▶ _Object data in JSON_
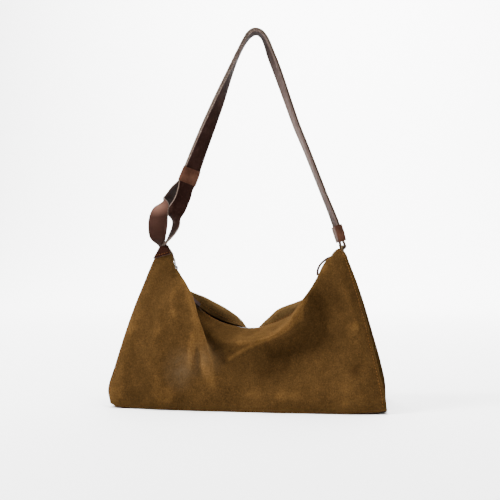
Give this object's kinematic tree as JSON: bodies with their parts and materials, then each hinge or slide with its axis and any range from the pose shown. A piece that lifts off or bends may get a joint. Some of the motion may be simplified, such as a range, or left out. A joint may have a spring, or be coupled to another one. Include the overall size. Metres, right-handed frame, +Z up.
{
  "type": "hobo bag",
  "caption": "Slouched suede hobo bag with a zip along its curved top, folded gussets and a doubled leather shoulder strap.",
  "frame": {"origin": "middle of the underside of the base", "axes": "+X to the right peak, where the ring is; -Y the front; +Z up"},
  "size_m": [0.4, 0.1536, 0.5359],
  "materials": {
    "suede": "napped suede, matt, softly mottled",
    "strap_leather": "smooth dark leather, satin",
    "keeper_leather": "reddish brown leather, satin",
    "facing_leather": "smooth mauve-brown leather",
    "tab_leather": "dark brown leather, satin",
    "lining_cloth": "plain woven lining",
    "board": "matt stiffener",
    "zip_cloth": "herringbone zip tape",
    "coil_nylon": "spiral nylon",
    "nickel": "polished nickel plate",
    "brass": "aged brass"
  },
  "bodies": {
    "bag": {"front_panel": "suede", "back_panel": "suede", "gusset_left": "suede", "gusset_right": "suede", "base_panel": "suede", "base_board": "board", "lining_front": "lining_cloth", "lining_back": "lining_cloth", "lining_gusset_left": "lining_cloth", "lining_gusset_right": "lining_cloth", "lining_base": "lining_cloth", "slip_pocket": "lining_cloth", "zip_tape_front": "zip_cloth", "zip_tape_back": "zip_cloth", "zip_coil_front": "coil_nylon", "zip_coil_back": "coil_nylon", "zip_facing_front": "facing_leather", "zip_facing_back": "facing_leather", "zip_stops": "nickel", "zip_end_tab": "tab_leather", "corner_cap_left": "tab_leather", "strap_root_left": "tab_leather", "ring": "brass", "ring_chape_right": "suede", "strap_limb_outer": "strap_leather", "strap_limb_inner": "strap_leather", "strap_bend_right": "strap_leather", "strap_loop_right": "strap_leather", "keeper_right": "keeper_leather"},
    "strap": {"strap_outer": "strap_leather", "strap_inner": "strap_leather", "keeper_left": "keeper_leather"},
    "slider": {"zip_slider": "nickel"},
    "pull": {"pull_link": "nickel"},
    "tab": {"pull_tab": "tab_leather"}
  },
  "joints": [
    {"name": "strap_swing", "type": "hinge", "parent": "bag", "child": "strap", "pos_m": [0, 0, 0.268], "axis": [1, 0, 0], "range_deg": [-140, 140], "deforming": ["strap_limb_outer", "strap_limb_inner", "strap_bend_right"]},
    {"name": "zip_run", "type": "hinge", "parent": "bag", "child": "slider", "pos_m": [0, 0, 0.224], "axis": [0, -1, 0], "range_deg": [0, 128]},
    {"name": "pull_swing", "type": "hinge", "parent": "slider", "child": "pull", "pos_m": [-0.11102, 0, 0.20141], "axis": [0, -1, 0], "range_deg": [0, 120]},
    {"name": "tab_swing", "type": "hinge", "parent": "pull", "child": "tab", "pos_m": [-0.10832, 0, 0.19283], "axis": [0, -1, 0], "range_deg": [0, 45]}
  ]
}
==
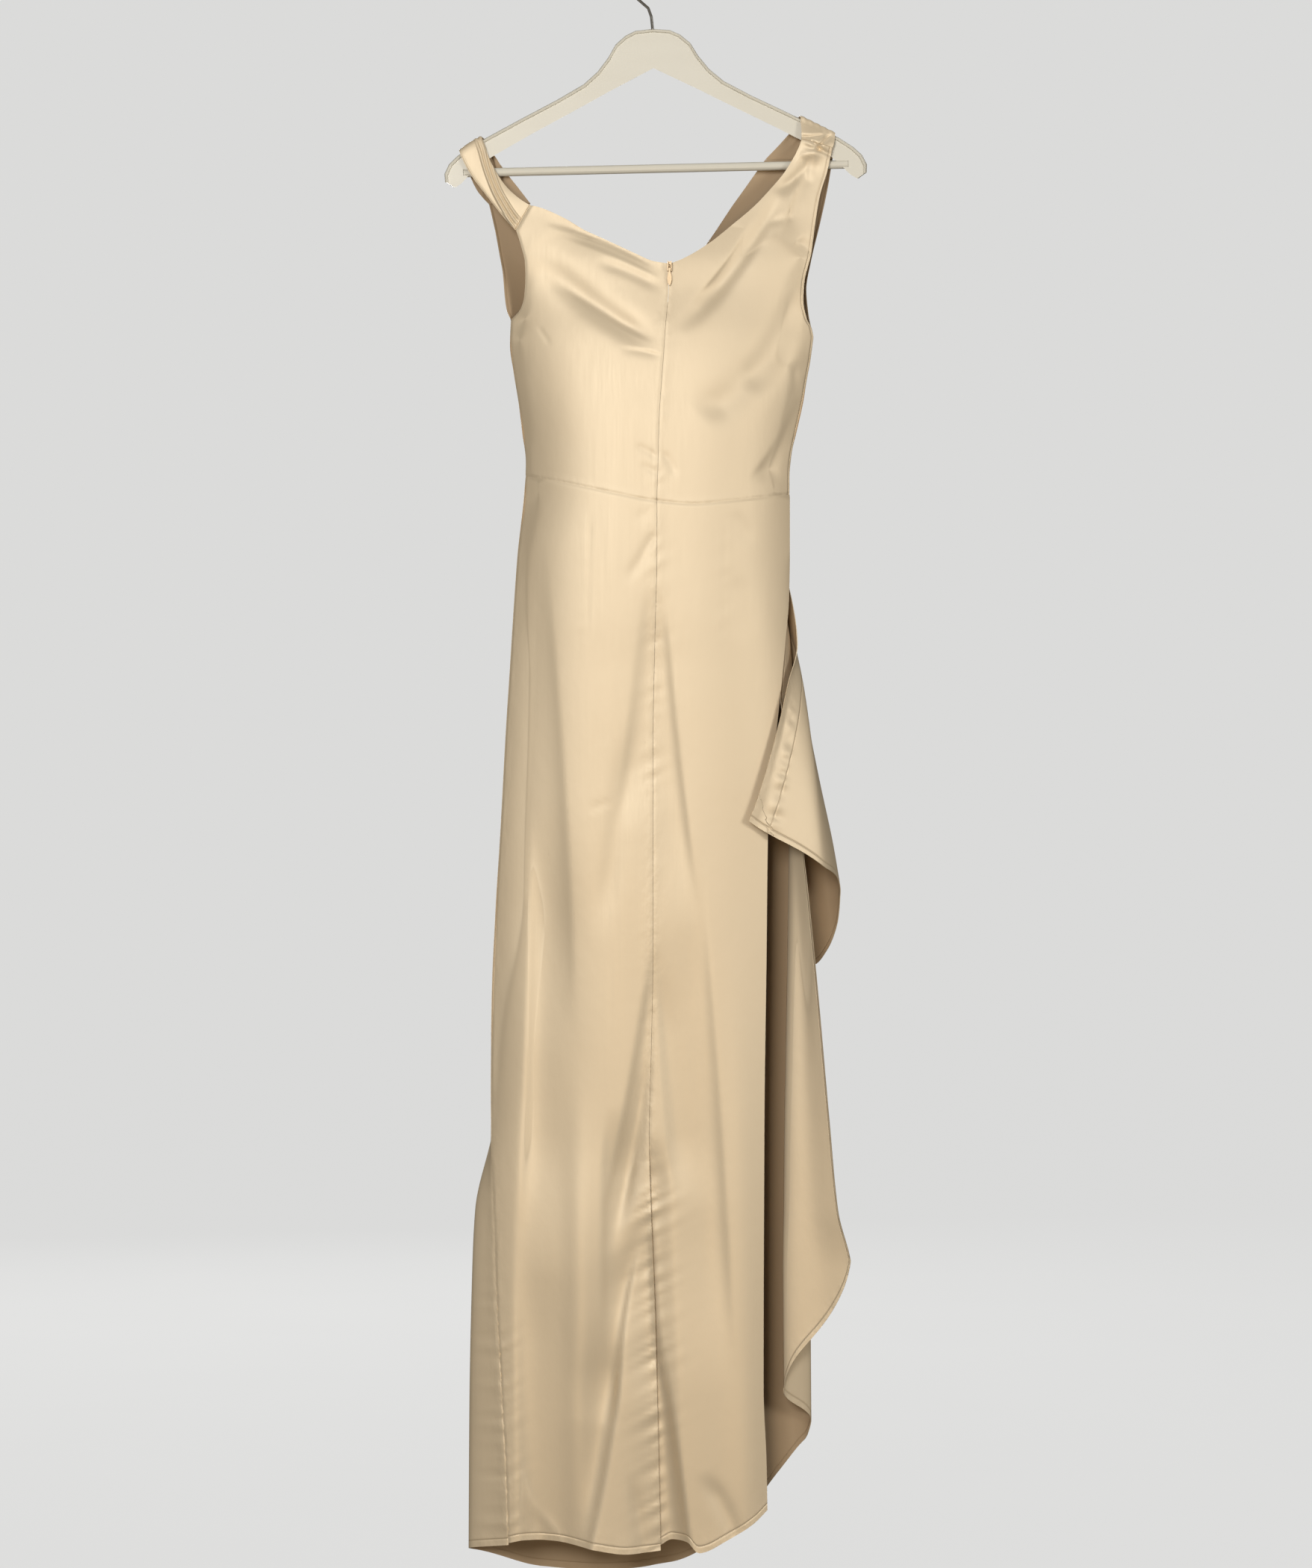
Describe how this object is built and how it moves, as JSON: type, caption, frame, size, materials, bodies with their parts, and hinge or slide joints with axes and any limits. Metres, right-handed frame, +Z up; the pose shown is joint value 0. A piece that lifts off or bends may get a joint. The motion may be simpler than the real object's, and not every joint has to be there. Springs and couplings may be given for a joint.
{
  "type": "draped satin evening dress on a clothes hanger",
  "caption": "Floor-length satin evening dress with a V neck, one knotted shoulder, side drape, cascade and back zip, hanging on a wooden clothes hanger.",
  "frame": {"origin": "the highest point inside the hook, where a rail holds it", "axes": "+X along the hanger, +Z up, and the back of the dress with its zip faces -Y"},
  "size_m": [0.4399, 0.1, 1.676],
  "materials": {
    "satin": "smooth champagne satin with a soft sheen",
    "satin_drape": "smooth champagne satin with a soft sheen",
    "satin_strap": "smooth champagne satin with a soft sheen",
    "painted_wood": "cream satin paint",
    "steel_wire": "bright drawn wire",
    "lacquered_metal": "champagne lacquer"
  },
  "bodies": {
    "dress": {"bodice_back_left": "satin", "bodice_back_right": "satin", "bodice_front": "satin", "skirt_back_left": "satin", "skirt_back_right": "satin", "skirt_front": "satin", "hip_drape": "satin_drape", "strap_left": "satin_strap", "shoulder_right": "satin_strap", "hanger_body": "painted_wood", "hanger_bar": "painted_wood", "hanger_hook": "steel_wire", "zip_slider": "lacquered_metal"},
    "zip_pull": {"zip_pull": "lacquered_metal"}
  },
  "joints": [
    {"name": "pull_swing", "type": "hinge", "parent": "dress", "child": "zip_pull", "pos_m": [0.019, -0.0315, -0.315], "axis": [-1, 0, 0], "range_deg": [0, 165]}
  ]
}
--
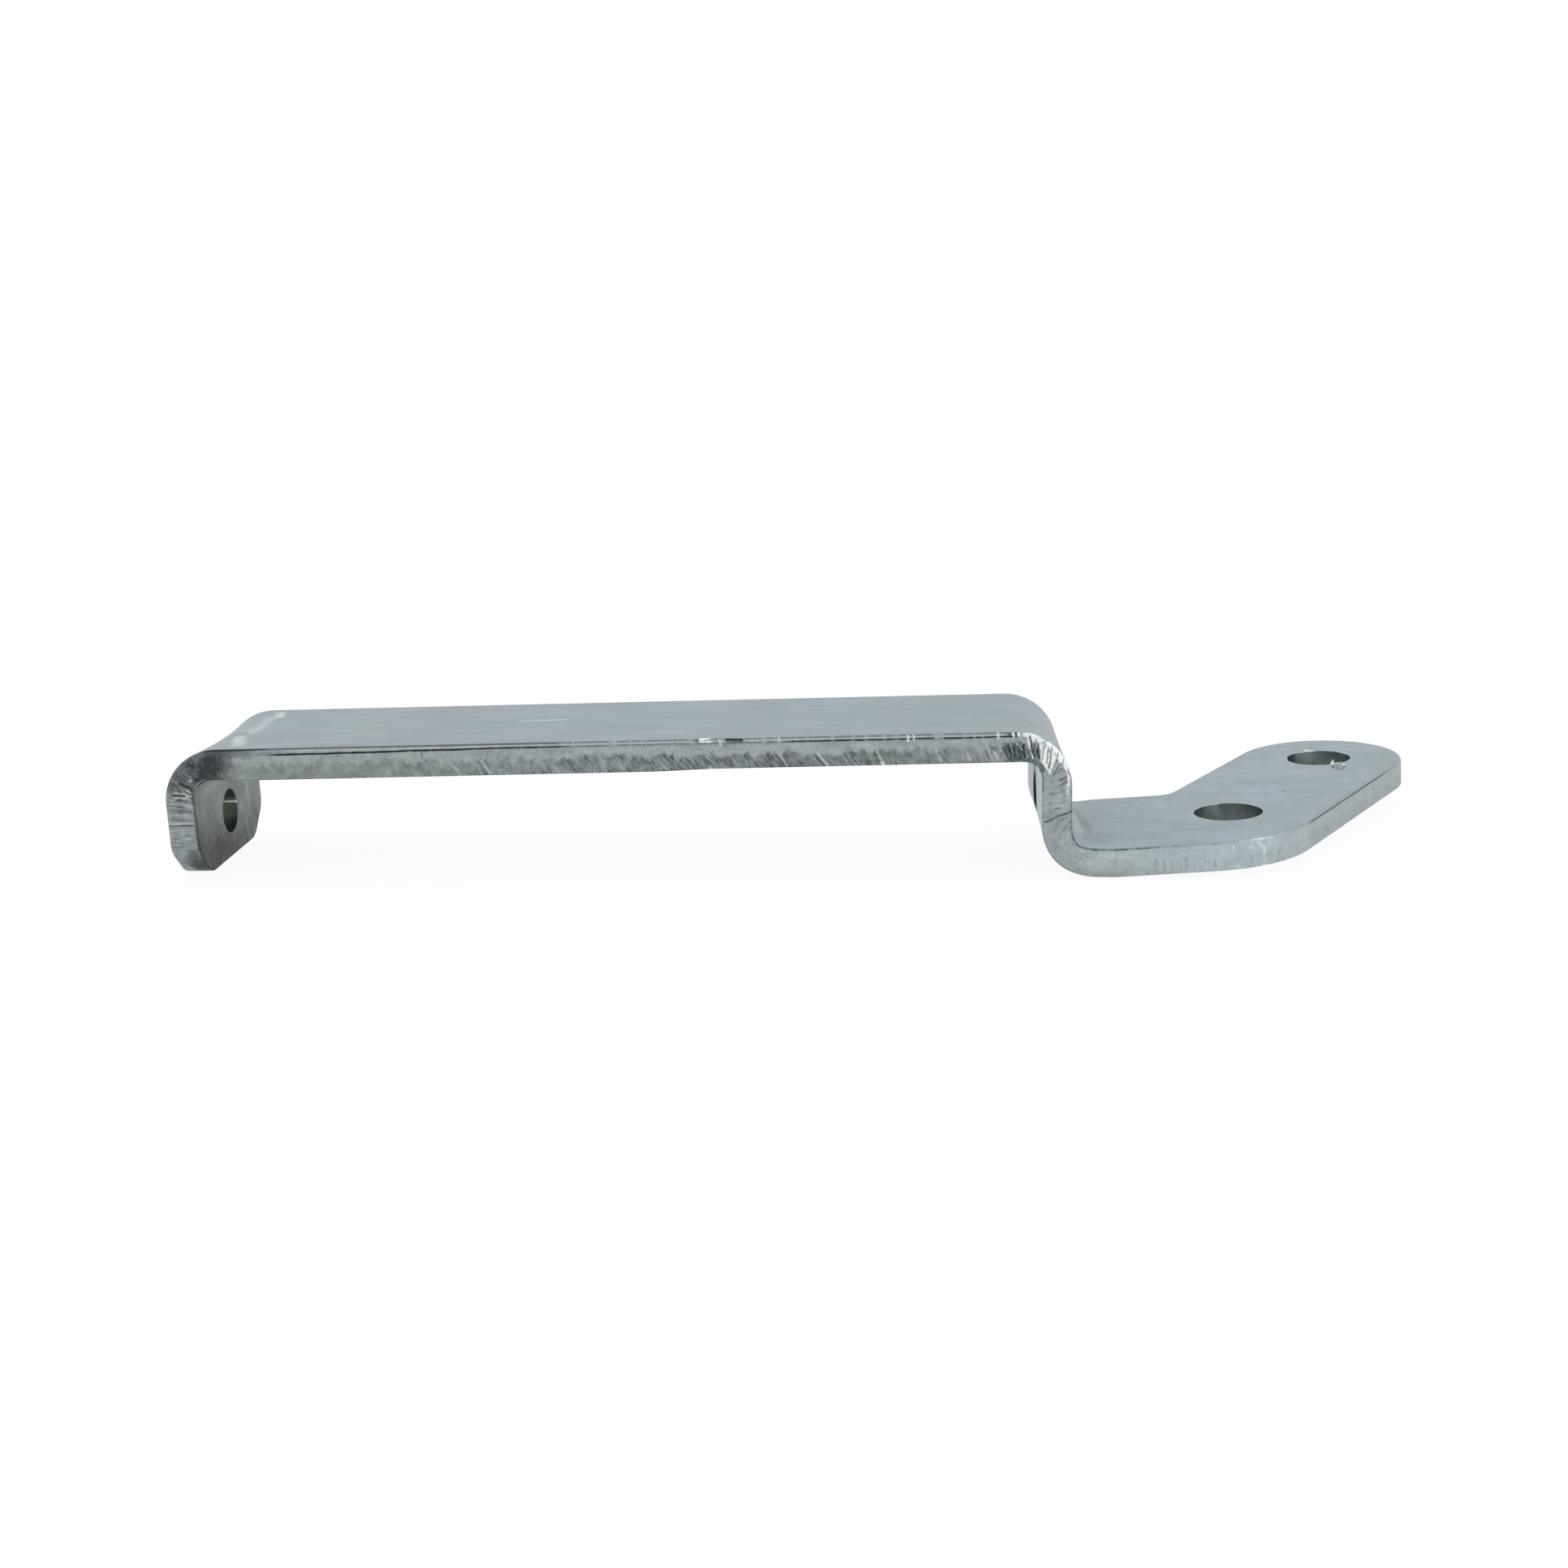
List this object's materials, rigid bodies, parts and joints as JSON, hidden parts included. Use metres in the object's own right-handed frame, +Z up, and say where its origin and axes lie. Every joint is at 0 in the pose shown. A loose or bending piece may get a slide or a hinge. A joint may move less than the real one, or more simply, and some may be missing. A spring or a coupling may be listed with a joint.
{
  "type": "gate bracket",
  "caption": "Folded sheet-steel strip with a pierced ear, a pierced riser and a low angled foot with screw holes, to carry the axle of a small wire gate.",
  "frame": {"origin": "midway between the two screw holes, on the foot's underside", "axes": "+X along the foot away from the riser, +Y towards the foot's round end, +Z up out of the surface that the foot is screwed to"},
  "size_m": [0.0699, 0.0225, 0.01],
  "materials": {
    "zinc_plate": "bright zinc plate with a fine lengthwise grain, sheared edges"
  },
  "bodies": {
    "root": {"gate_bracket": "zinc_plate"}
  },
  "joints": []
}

▶ _Task prompt_
In the entries above, find every line with the word "axes" and list it.

▶ _Exercise result_
  "frame": {"origin": "middle of the underside of the base", "axes": "+X to the right peak, where the ring is; -Y the front; +Z up"},
Describe how this object is built and how it moves, as JSON: type, caption, frame, size, materials, bodies with their parts, and hinge or slide joints with axes and any limits. Metres, right-handed frame, +Z up; the pose shown is joint value 0. A piece that lifts off or bends may get a joint. The motion may be simpler than the real object's, and not every joint has to be there. Springs and couplings may be given for a joint.
  "frame": {"origin": "the highest point inside the hook, where a rail holds it", "axes": "+X along the hanger, +Z up, and the back of the dress with its zip faces -Y"},
List this object's materials, rigid bodies, parts and joints as JSON, hidden parts included. Use metres in the object's own right-handed frame, +Z up, and say where its origin and axes lie. Every joint is at 0 in the pose shown. A loose or bending piece may get a slide or a hinge. A joint may move less than the real one, or more simply, and some may be missing. A spring or a coupling may be listed with a joint.
  "frame": {"origin": "midway between the two screw holes, on the foot's underside", "axes": "+X along the foot away from the riser, +Y towards the foot's round end, +Z up out of the surface that the foot is screwed to"},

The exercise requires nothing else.